It is true that with each generation, we pass on many wondrous gifts and achievements that add to life’s quality. These include more advanced technological advancements, increased development of more advanced scientific discoveries, more creative procedural practices for better attrition of products, and countless other improvements. However, the down side is that sometimes we fail to pass many fundamentally sound bits and pieces or even greater foundational values that undermine rather than undergird for the sole logic that these values are “outdated” or “not useful or relative to people’s lifestyle anymore. This may be true in values that affect our lives insignificantly, but can be most detrimental if contrast negatively with what our country’s’ heritage was founded.
Point in Hand.
The founding fathers of the United States in their Declaration of Independence (1776), United States Constitution (1787), and the Bill of Rights (1791) were written to establish a sovereign nation based upon natural rights, equally, and the rule of law and the pursuit of happiness. Of these, first and foremost, The Declaration of Independent invokes God, the Creator, “Nature’s God,” and “devine Providence”. Our Pledge of Alliance adopted in 1954 the phrase “under God”. These documents have been our guidelines and the epitome of our great country. Any change in our God-given values, our relationship individually to the Creator and Godhead, acknowledging all honor, due praise, and respect toward our Creator, Founder, Provider, Overseer and Savior will affect our lives individually and nation as a whole.
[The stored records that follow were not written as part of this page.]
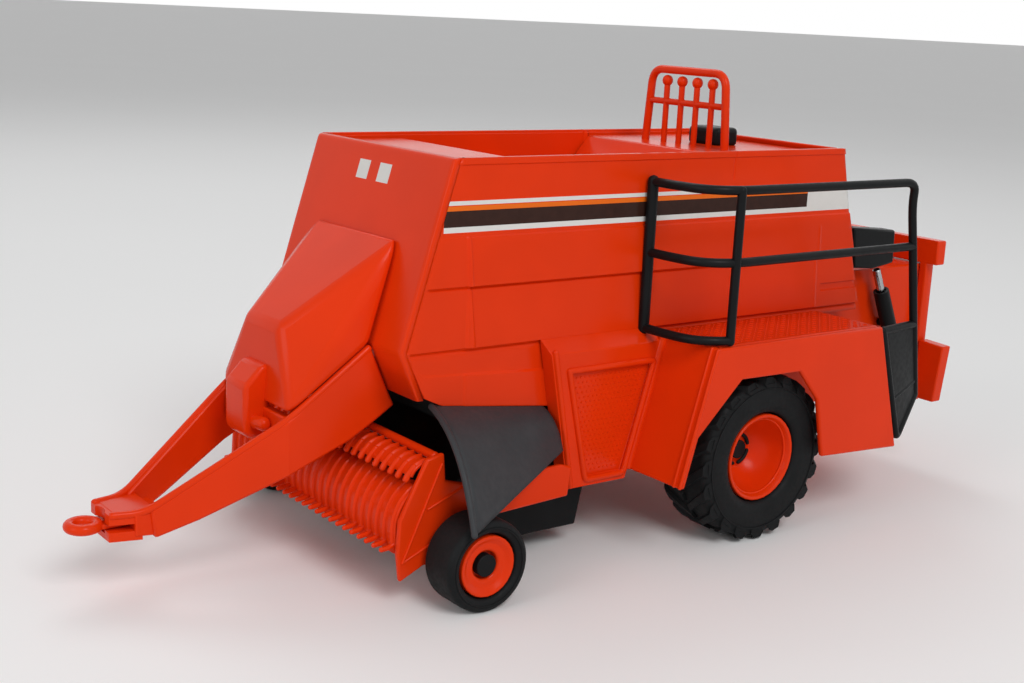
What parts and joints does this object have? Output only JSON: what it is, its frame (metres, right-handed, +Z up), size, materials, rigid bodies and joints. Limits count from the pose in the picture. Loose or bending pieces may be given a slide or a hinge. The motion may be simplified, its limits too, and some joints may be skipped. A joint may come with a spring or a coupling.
{
  "type": "toy scale model of a large square baler",
  "caption": "Toy farm implement: tall baler body on two tyred wheels, V drawbar with towing ring, pickup with gauge wheels, guard rail and open bale chamber.",
  "frame": {"origin": "on the floor, under the middle of the model's overall box", "axes": "+Z up, -Y towards the towing ring, +X to the model's left side, where the guard rail is"},
  "size_m": [0.0938, 0.2162, 0.0992],
  "materials": {
    "red_paint": "glossy orange-red enamel",
    "black_plastic": "black moulded plastic",
    "tyre_rubber": "soft black tyre rubber",
    "grey_rubber": "dark grey matt rubber sheet",
    "plated_steel": "bright plated rod"
  },
  "bodies": {
    "baler": {"front_fascia": "red_paint", "roof_deck": "red_paint", "rear_wall": "red_paint", "bale_chamber": "red_paint", "density_yoke": "red_paint", "towing_ring": "red_paint", "hitch_clevis": "red_paint", "driveline_cowl": "red_paint", "gearbox_housing": "red_paint", "drawbar_crossplate": "red_paint", "telltale_frame": "red_paint", "side_panel_left": "red_paint", "side_panel_right": "red_paint", "rear_side_box_left": "red_paint", "rear_side_box_right": "red_paint", "fender_left": "red_paint", "fender_right": "red_paint", "tread_plate_left": "red_paint", "tread_plate_right": "red_paint", "screen_box_left": "red_paint", "screen_box_right": "red_paint", "drawbar_beam_left": "red_paint", "drawbar_beam_right": "red_paint", "railing": "black_plastic", "feeder_housing": "black_plastic", "pickup_pivot_shaft": "black_plastic", "main_axle": "black_plastic", "cylinder_barrel_left": "black_plastic", "cylinder_barrel_right": "black_plastic", "tension_bracket_left": "black_plastic", "tension_bracket_right": "black_plastic", "rubber_skirt_left": "grey_rubber", "rubber_skirt_right": "grey_rubber", "cylinder_rod_left": "plated_steel", "cylinder_rod_right": "plated_steel"},
    "pickup": {"pickup_drum": "red_paint", "windguard": "red_paint", "pickup_cross_tube": "red_paint", "pickup_side_left": "red_paint", "pickup_side_right": "red_paint", "gauge_axle_left": "black_plastic", "gauge_axle_right": "black_plastic"},
    "main_wheel_left": {"main_tyre_left": "tyre_rubber", "main_rim_left": "red_paint"},
    "gauge_wheel_left": {"gauge_tyre_left": "tyre_rubber", "gauge_rim_left": "red_paint"},
    "main_wheel_right": {"main_tyre_right": "tyre_rubber", "main_rim_right": "red_paint"},
    "gauge_wheel_right": {"gauge_tyre_right": "tyre_rubber", "gauge_rim_right": "red_paint"}
  },
  "joints": [
    {"name": "pickup_float", "type": "hinge", "parent": "baler", "child": "pickup", "pos_m": [0, -0.01953, 0.019], "axis": [1, 0, 0], "range_deg": [0, 8]},
    {"name": "main_wheel_left_spin", "type": "hinge", "parent": "baler", "child": "main_wheel_left", "pos_m": [0.0356, 0.02987, 0.0185], "axis": [1, 0, 0], "continuous": true},
    {"name": "gauge_wheel_left_spin", "type": "hinge", "parent": "pickup", "child": "gauge_wheel_left", "pos_m": [0.04, -0.04403, 0.009], "axis": [1, 0, 0], "continuous": true},
    {"name": "main_wheel_right_spin", "type": "hinge", "parent": "baler", "child": "main_wheel_right", "pos_m": [-0.0356, 0.02987, 0.0185], "axis": [1, 0, 0], "continuous": true},
    {"name": "gauge_wheel_right_spin", "type": "hinge", "parent": "pickup", "child": "gauge_wheel_right", "pos_m": [-0.04, -0.04403, 0.009], "axis": [1, 0, 0], "continuous": true}
  ]
}
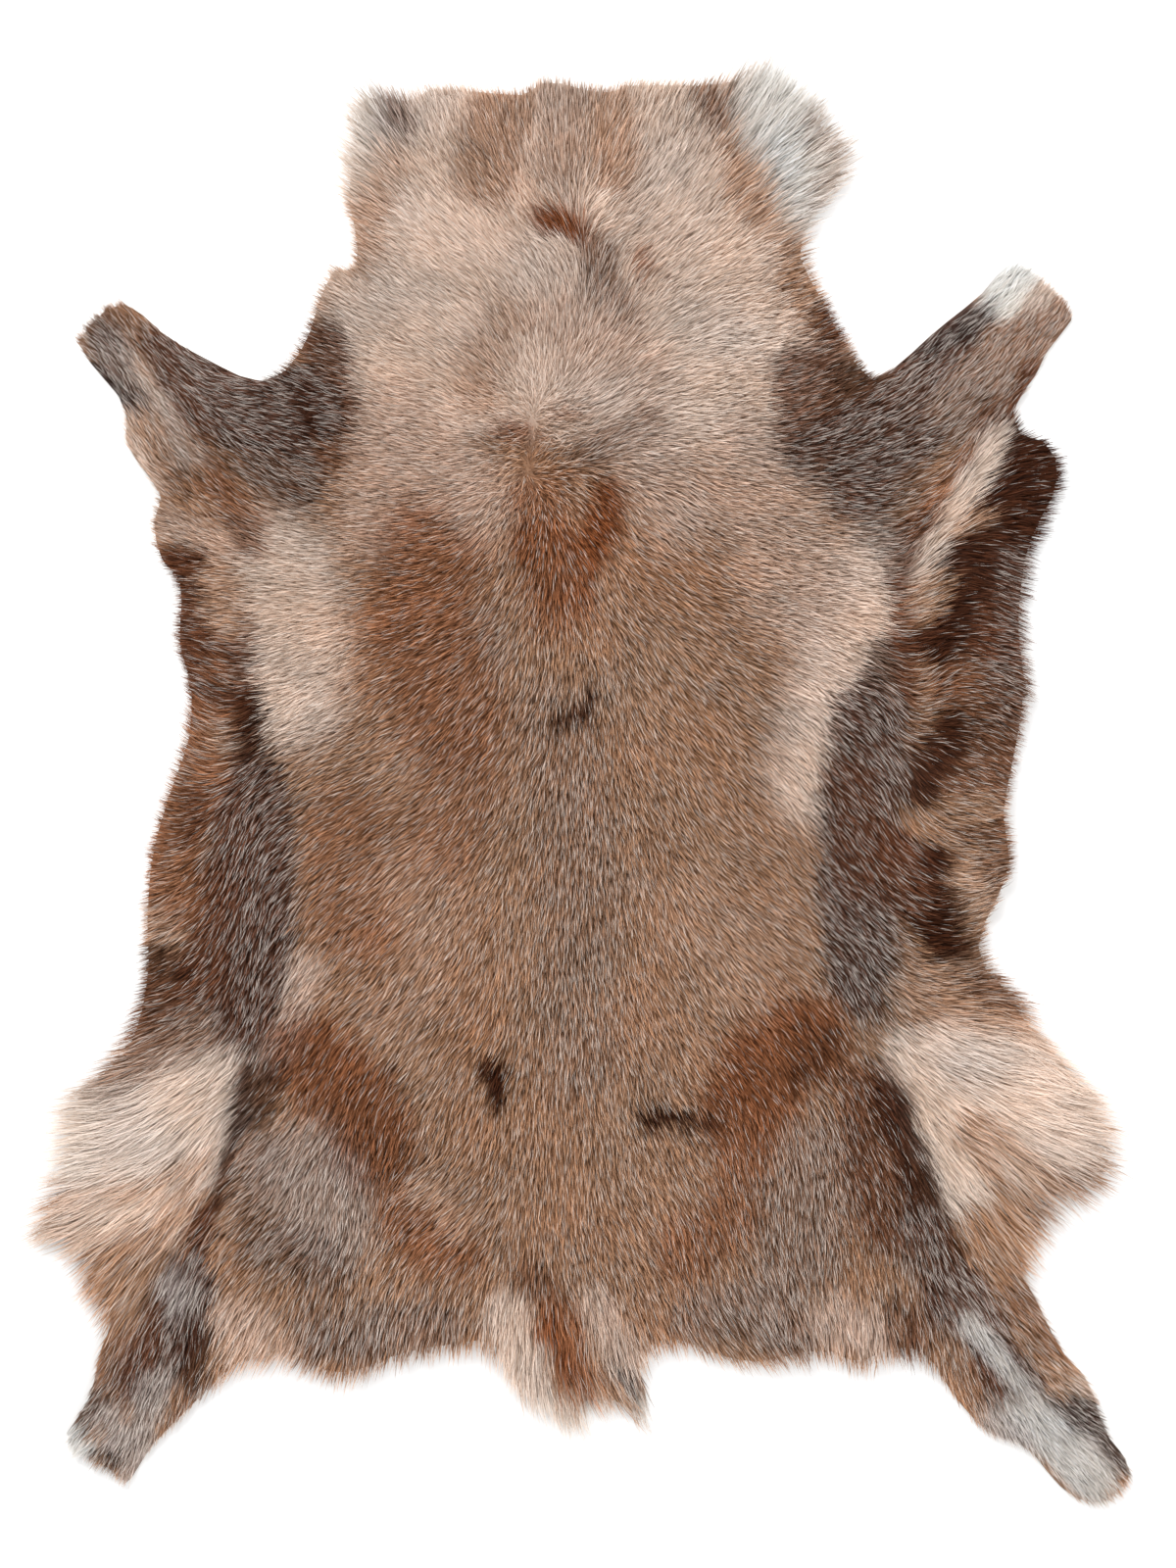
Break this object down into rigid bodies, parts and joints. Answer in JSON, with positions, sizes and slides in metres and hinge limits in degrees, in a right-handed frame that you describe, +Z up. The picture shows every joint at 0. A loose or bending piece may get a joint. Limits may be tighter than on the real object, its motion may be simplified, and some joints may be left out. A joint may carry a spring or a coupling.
{
  "type": "reindeer hide",
  "caption": "Whole tanned reindeer hide with its hair on, laid flat hair side up: neck, four leg skins, tail and flanks, with shallow folds along the edges.",
  "frame": {"origin": "middle of the hide's bounding box at its base, on the surface that it lies on", "axes": "+Y towards the neck, +X towards the side with the turned-out flank flap, +Z up out of the hair"},
  "size_m": [1.0112, 1.3272, 0.0316],
  "materials": {
    "coat": "dense brown and beige hair with pale tips",
    "skin": "pale tanned flesh side, dull and slightly fibrous"
  },
  "bodies": {
    "root": {"hide": "coat"}
  },
  "joints": []
}
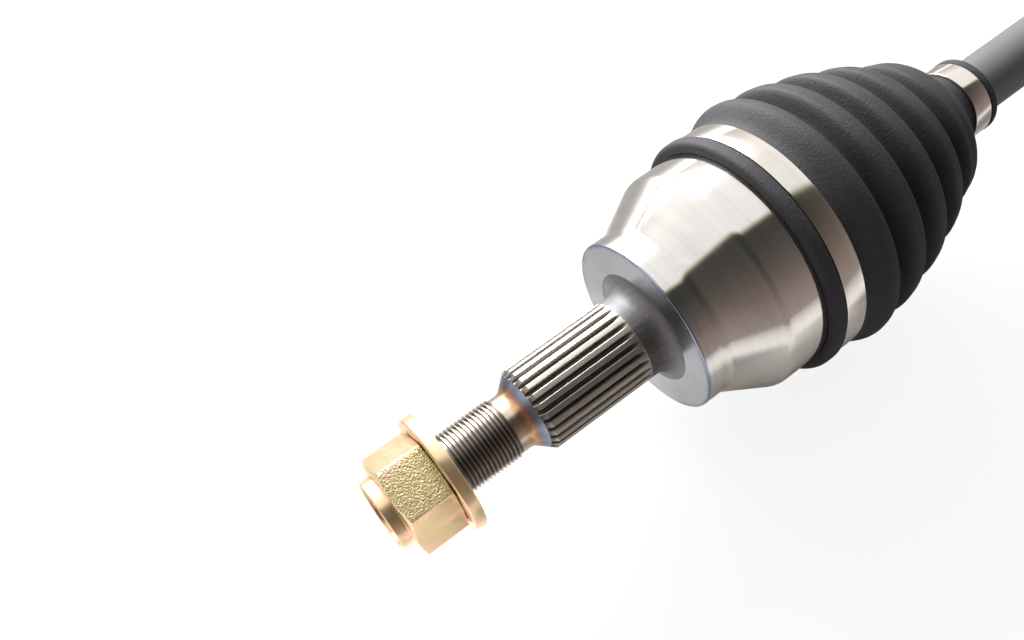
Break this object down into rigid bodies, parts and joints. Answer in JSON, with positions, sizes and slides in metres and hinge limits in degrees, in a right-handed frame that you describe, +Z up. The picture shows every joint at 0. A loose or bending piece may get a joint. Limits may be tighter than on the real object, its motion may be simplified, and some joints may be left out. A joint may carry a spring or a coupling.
{
  "type": "drive shaft",
  "caption": "Car drive shaft: splined hub stub with captive-washer nut, ball joint bell, rubber boots with steel clamps, solid bar and sliding tripod joint.",
  "frame": {"origin": "on the shaft axis at the shoulder face of the outer race bell, where it seats against the wheel hub", "axes": "+X along the shaft from the hub towards the gearbox, +Z up, +Y sideways"},
  "size_m": [0.642, 0.0988, 0.0988],
  "materials": {
    "polished_steel": "turned and polished",
    "yellow_zinc": "yellow passivated zinc",
    "dark_steel": "phosphated",
    "bearing_steel": "ground and lapped",
    "machined_steel": "machined and oiled",
    "boot_rubber": "matte fine grain",
    "clamp_steel": "bright stainless band",
    "bar_paint": "satin dark grey",
    "shield_steel": "pressed sheet"
  },
  "bodies": {
    "bell": {"outer_race_bell": "polished_steel", "outboard_boot": "boot_rubber", "outboard_large_clamp": "clamp_steel"},
    "washer": {"captive_washer": "yellow_zinc"},
    "nut": {"hub_nut": "yellow_zinc"},
    "cage": {"ball_cage": "dark_steel", "joint_balls": "bearing_steel"},
    "shaft": {"shaft_bar": "bar_paint", "inner_race": "machined_steel", "race_ring": "dark_steel", "outboard_small_clamp": "clamp_steel", "inboard_small_clamp": "clamp_steel", "tripod_spider": "machined_steel", "spider_rings": "dark_steel", "roller_keepers": "dark_steel", "needles_1": "bearing_steel", "needles_2": "bearing_steel", "needles_3": "bearing_steel"},
    "roller_a": {"roller_1": "bearing_steel"},
    "roller_b": {"roller_2": "bearing_steel"},
    "roller_c": {"roller_3": "bearing_steel"},
    "housing": {"tripod_housing": "machined_steel", "housing_ring": "dark_steel", "inboard_boot": "boot_rubber", "inboard_large_clamp": "clamp_steel", "dust_shield": "shield_steel", "gearbox_ring": "dark_steel"}
  },
  "joints": [
    {"name": "nut_travel", "type": "slide", "parent": "bell", "child": "washer", "axis": [1, 0, 0], "range_m": [-0.0061, 0.0181]},
    {"name": "nut_turn", "type": "hinge", "parent": "washer", "child": "nut", "pos_m": [-0.09, 0, 0], "axis": [1, 0, 0], "range_deg": [-1440, 4320]},
    {"name": "outboard_bend", "type": "hinge", "parent": "bell", "child": "shaft", "pos_m": [0.038, 0, 0], "axis": [0, 0, 1], "range_deg": [-47, 47], "deforming": ["outboard_boot"]},
    {"name": "cage_bend", "type": "hinge", "parent": "bell", "child": "cage", "pos_m": [0.038, 0, 0], "axis": [0, 0, 1], "range_deg": [-23.6, 23.6]},
    {"name": "inboard_bend", "type": "hinge", "parent": "shaft", "child": "roller_a", "pos_m": [0.418, 0, 0], "axis": [0, 0, 1], "range_deg": [-15, 15], "deforming": ["inboard_boot"]},
    {"name": "plunge", "type": "slide", "parent": "roller_a", "child": "housing", "axis": [1, 0, 0], "range_m": [-0.015, 0.015], "deforming": ["inboard_boot"]},
    {"name": "roller_b_spin", "type": "hinge", "parent": "shaft", "child": "roller_b", "pos_m": [0.418, 0, 0], "axis": [0, -0.866, -0.5], "continuous": true},
    {"name": "roller_c_spin", "type": "hinge", "parent": "shaft", "child": "roller_c", "pos_m": [0.418, 0, 0], "axis": [0, 0.866, -0.5], "continuous": true}
  ],
  "couplings": [
    {"joint": "nut_travel", "follows": "nut_turn", "m_per_rad": 0.00023873},
    {"joint": "cage_bend", "follows": "outboard_bend", "ratio": 0.5}
  ]
}
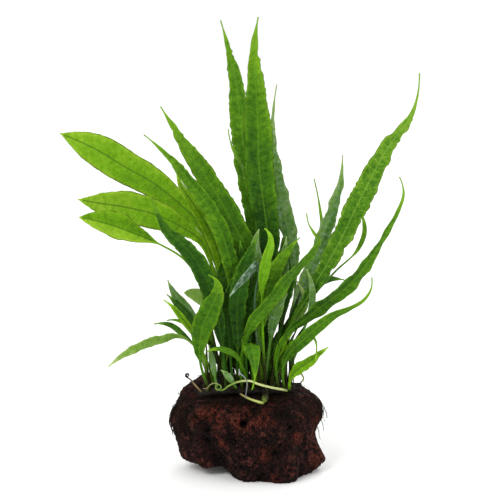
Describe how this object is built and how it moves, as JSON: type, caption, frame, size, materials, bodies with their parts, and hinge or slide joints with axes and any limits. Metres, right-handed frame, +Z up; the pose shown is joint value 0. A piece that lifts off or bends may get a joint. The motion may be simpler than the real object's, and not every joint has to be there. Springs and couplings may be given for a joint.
{
  "type": "java fern on lava stone",
  "caption": "Aquarium fern with long tapering fronds rising from a creeping stem that grips a porous dark red lava stone.",
  "frame": {"origin": "on the flat underside of the stone, about under its middle", "axes": "+Z up along the tallest frond, front towards -Y, +X to the right seen from the front"},
  "size_m": [0.1812, 0.1049, 0.2291],
  "materials": {
    "stone": "rough porous lava, dark red brown",
    "rhizome": "dull brown green, scaly",
    "root": "fine dark felt",
    "young": "smooth pale green stalk",
    "blade_bright": "satin leaf, light yellow green",
    "blade_green": "satin leaf, middle green",
    "blade_deep": "satin leaf, deep green",
    "blade_grey": "satin leaf, greyish green",
    "blade_pale": "satin leaf, pale green"
  },
  "bodies": {
    "root": {"lava_stone": "stone", "root_mat": "root", "root_tuft": "root", "rhizome_main": "rhizome", "rhizome_left": "rhizome", "rhizome_mid": "rhizome", "rhizome_right": "rhizome", "rhizome_spur": "rhizome", "crozier_left": "young", "young_frond_curled": "young", "young_stipe_front": "young", "young_stipe_hooked": "young", "frond_broad_left": "blade_bright", "frond_left_middle": "blade_bright", "frond_left_lower": "blade_green", "frond_left_dark": "blade_deep", "frond_left_sliver": "blade_bright", "frond_left_tall_front": "blade_green", "frond_left_tall": "blade_green", "frond_left_inner": "blade_deep", "frond_top_left": "blade_bright", "frond_top_middle": "blade_deep", "frond_top_right": "blade_grey", "frond_top_curl": "blade_green", "frond_right_tall": "blade_green", "frond_right_inner": "blade_deep", "frond_right_thin": "blade_green", "frond_front_diagonal": "blade_green", "frond_front_small": "blade_grey", "frond_pale_thin": "blade_pale", "frond_right_long": "blade_green", "frond_right_hooked": "blade_green", "frond_right_wiry": "blade_green", "frond_right_level": "blade_deep", "frond_right_low": "blade_bright", "frond_right_hanging": "blade_bright", "frond_right_short": "blade_green", "frond_right_yellow": "blade_bright", "frond_left_front": "blade_green", "frond_left_fine_dark": "blade_deep", "frond_left_fine_light": "blade_bright", "frond_left_grey": "blade_grey", "frond_left_pale": "blade_pale", "frond_left_arching": "blade_pale", "frond_left_wiry": "blade_deep", "frond_left_upright": "blade_grey", "frond_front_drooping": "blade_bright", "frond_front_bright": "blade_bright", "frond_front_green": "blade_green", "frond_front_mottled": "blade_grey", "frond_front_bent": "blade_grey", "frond_centre_a": "blade_deep", "frond_centre_b": "blade_deep", "frond_centre_c": "blade_deep", "frond_centre_d": "blade_deep", "frond_back_a": "blade_green", "frond_back_b": "blade_green", "frond_back_c": "blade_bright", "frond_back_d": "blade_deep"}
  },
  "joints": []
}
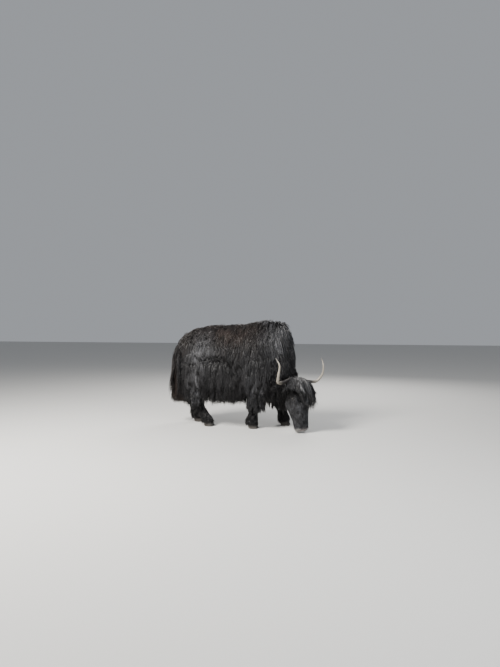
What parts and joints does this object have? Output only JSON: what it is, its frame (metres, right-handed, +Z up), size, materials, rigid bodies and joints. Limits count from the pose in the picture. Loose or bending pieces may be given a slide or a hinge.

Secondarily, many of our citizens seem to have regressed from many instructional strategies learned from previous generations necessary for achievement, retention, and usefulness for continual maintenance in fields of student development as verified by national and international test score evaluation.
I am only focusing on one small field of learning here from experiences outside my home state after retirement. In my last year of classroom instruction, I witnessed an almost denial of writing skills, cursive penmanship fluency, and loss of desire and ability for creative expression.
My focus today is “to reboot” or “rekindle” a lost art or talent; writing expression in the form of poetry that is enjoyable, self-expressive, and instills self-gratification and achievement.
Read, enjoy, and delve into the expression of oneself by “any” form of poetry, rhyme or no rhyme, short or lengthy.
Suggested goals are: rhyme is easier for the readers, so are short lines and not long ones;
subjects are universal; have a concluding point from the lines above, an end result of the written;
try “catchy” thoughts and humorous phrases that hold the reader’s attention as it is being read. There is no wrong or right way to write a poem. One guarantee is that when you get the poem completed the way that you thought about it before starting, you “will know within yourself” if it is what you wanted.